Request:
Would you copy out the whole listing exactly as given?

Information shown:
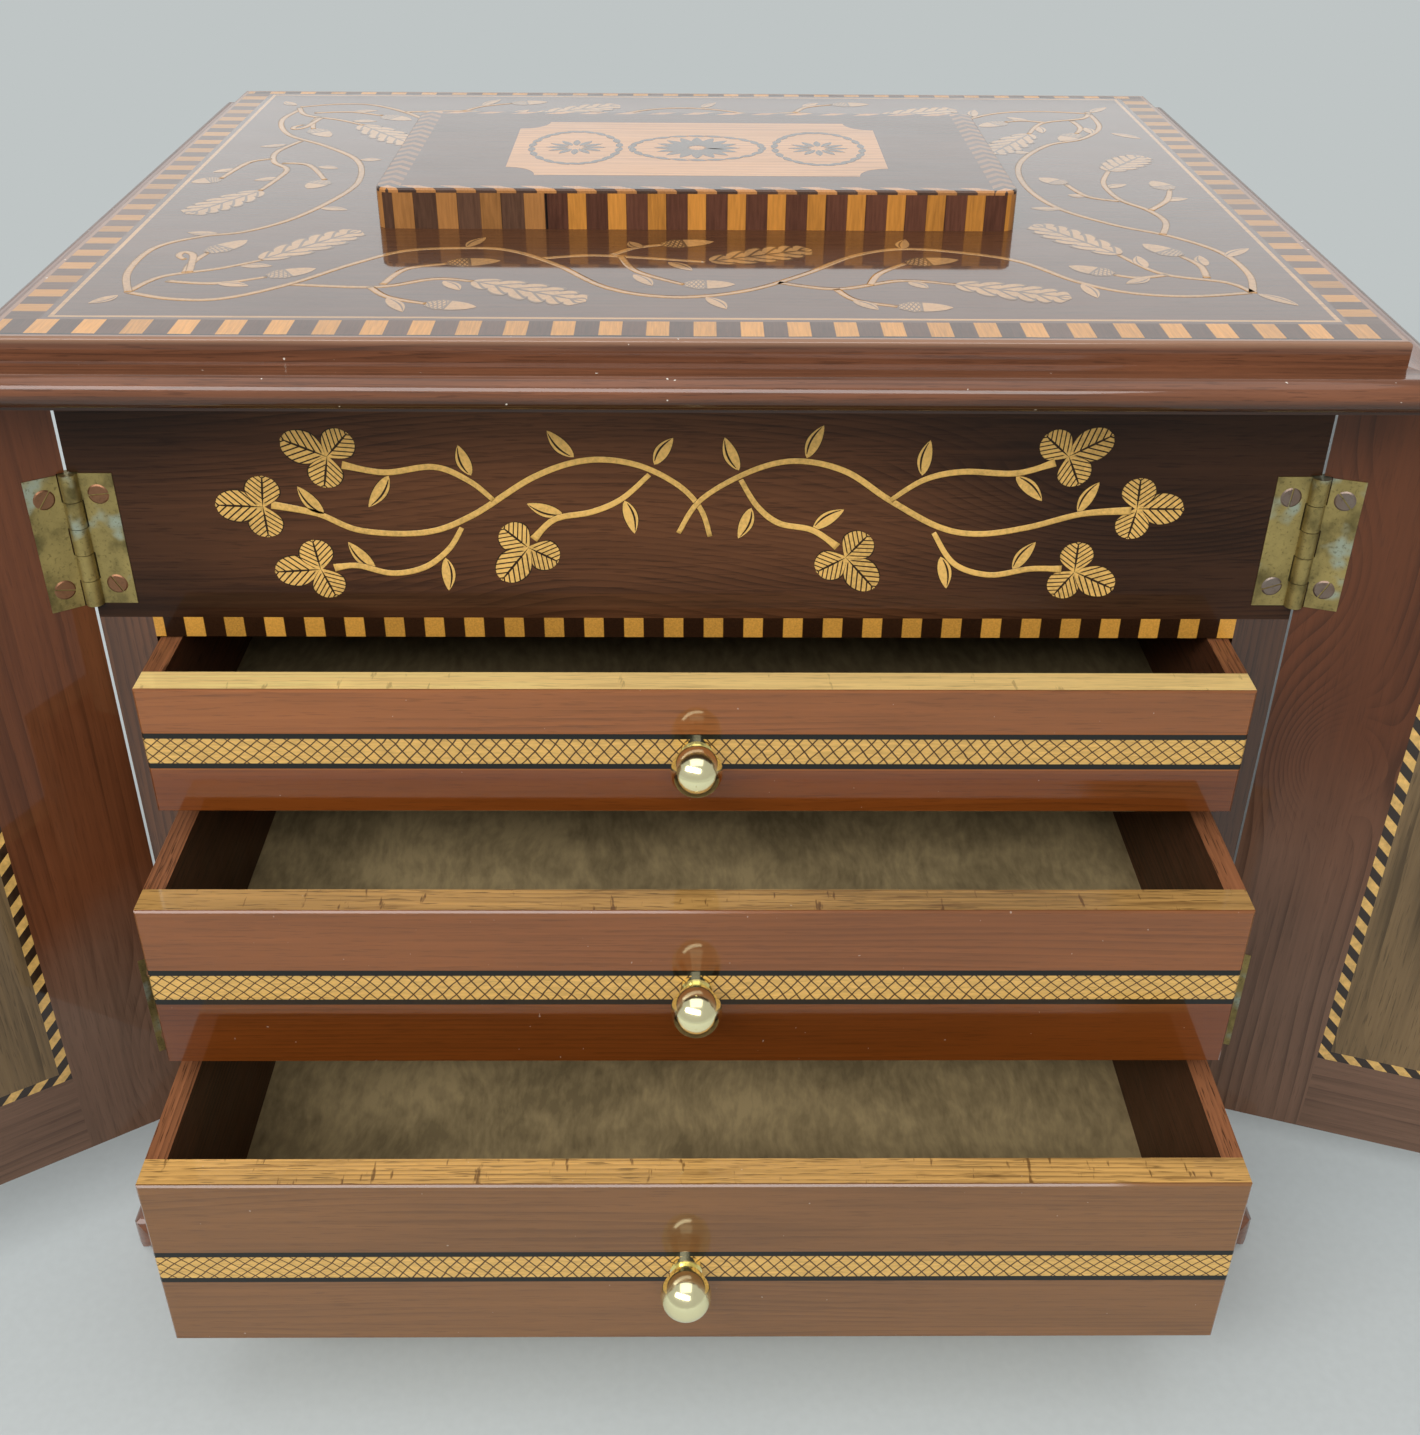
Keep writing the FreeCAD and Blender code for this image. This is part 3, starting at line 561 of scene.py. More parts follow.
def frieze_finish():
    """Walnut, lighter and warmer towards the middle of the board, with two knots."""
    warm_middle, warm_half, cool_from = -30.0, 60.0, 140.0

    def pattern(tree):
        place = grain_place(tree)
        wood, height = timber(tree, place, linear("#56351F"), wander=16.0, contrast=0.5, cloud=1.3,
                              knots=((118, 262, 34, 9.0), (-30, 240, 40, -6.0)))
        off_middle = add_node(tree, "SeparateXYZ", (place,), "X")
        off_middle = add_node(tree, "Math", (off_middle, -warm_middle), operation="ADD")
        off_middle = add_node(tree, "Math", (off_middle,), operation="ABSOLUTE")
        ends = add_node(tree, "MapRange", (off_middle, warm_half, cool_from), **SMOOTH)
        cooler = (0.42, 0.44, 0.48, 1.0)
        wood = add_node(tree, "Mix", (ends, wood, cooler), data_type="RGBA", blend_type="MULTIPLY")
        return wood, height
    return polished("french_polished_walnut_frieze", pattern, coat=0.15)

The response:
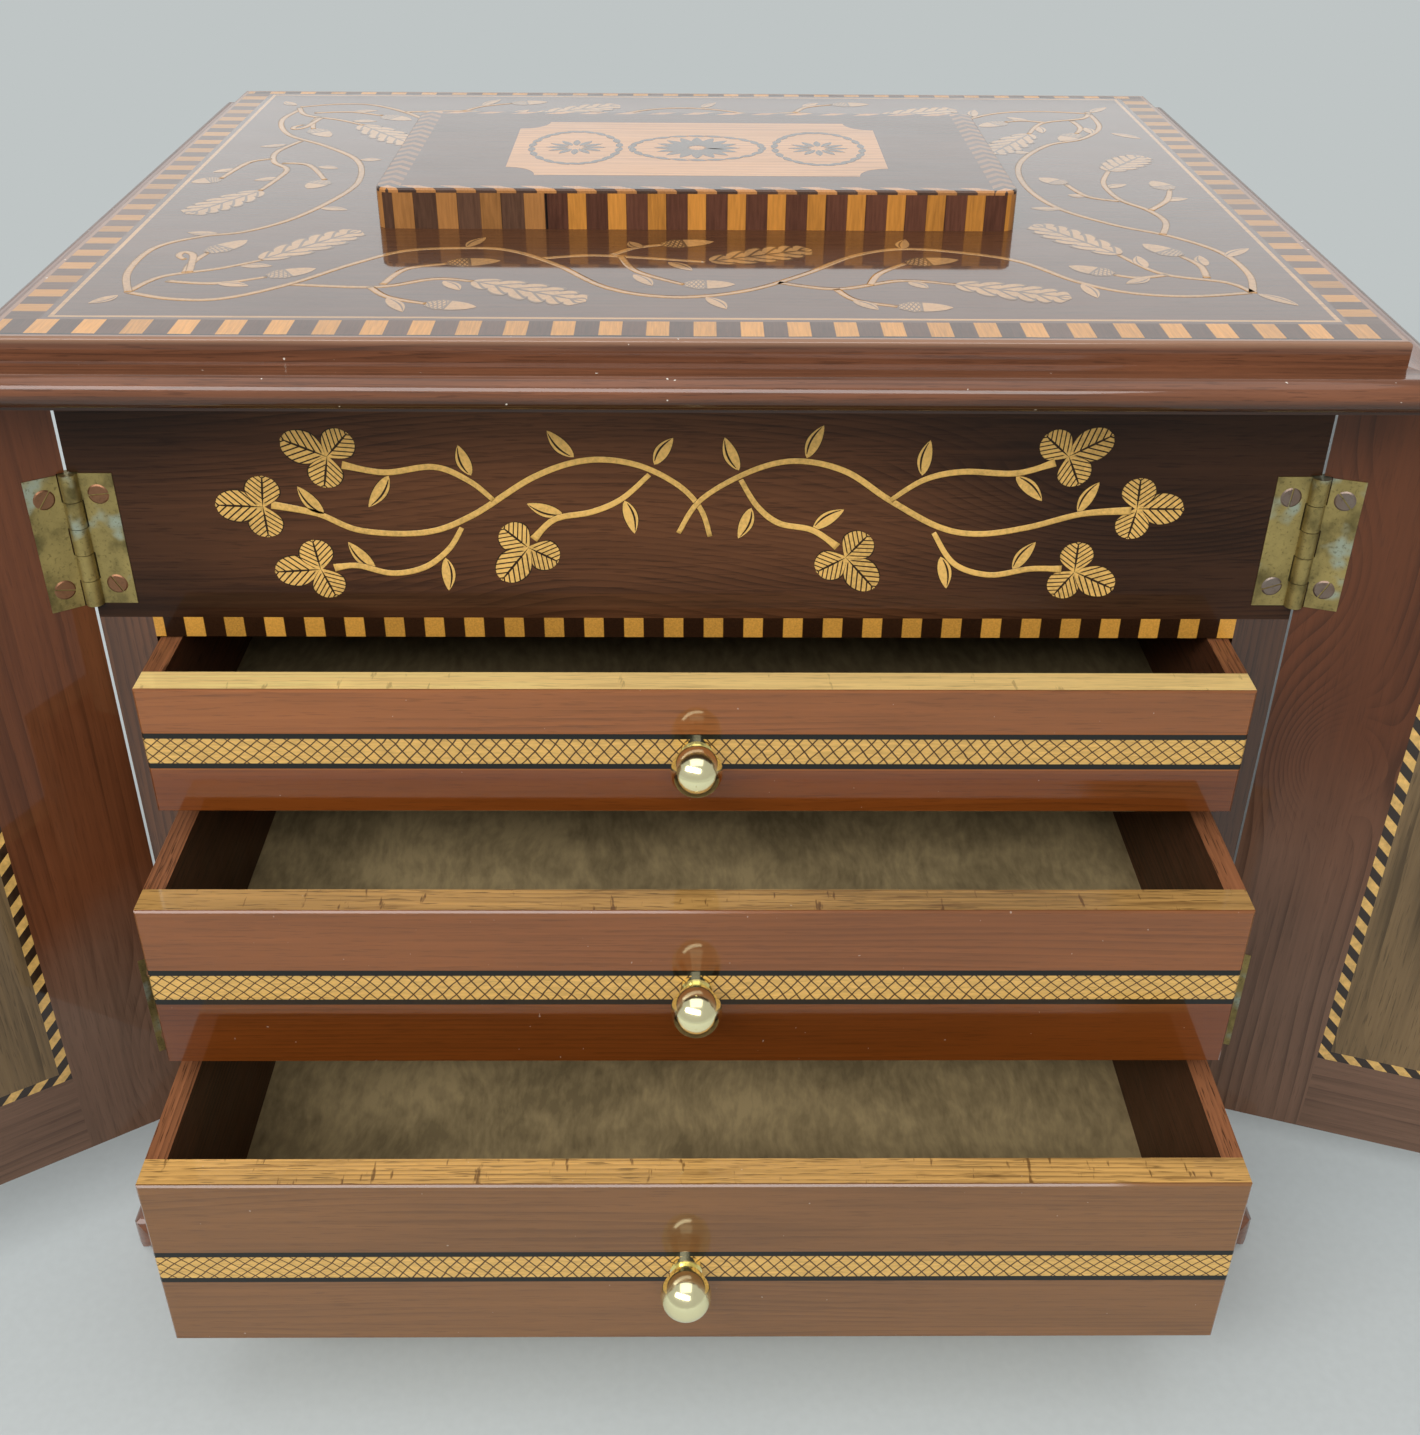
Keep writing the FreeCAD and Blender code for this image. This is part 3, starting at line 561 of scene.py. More parts follow.
def frieze_finish():
    """Walnut, lighter and warmer towards the middle of the board, with two knots."""
    warm_middle, warm_half, cool_from = -30.0, 60.0, 140.0

    def pattern(tree):
        place = grain_place(tree)
        wood, height = timber(tree, place, linear("#56351F"), wander=16.0, contrast=0.5, cloud=1.3,
                              knots=((118, 262, 34, 9.0), (-30, 240, 40, -6.0)))
        off_middle = add_node(tree, "SeparateXYZ", (place,), "X")
        off_middle = add_node(tree, "Math", (off_middle, -warm_middle), operation="ADD")
        off_middle = add_node(tree, "Math", (off_middle,), operation="ABSOLUTE")
        ends = add_node(tree, "MapRange", (off_middle, warm_half, cool_from), **SMOOTH)
        cooler = (0.42, 0.44, 0.48, 1.0)
        wood = add_node(tree, "Mix", (ends, wood, cooler), data_type="RGBA", blend_type="MULTIPLY")
        return wood, height
    return polished("french_polished_walnut_frieze", pattern, coat=0.15)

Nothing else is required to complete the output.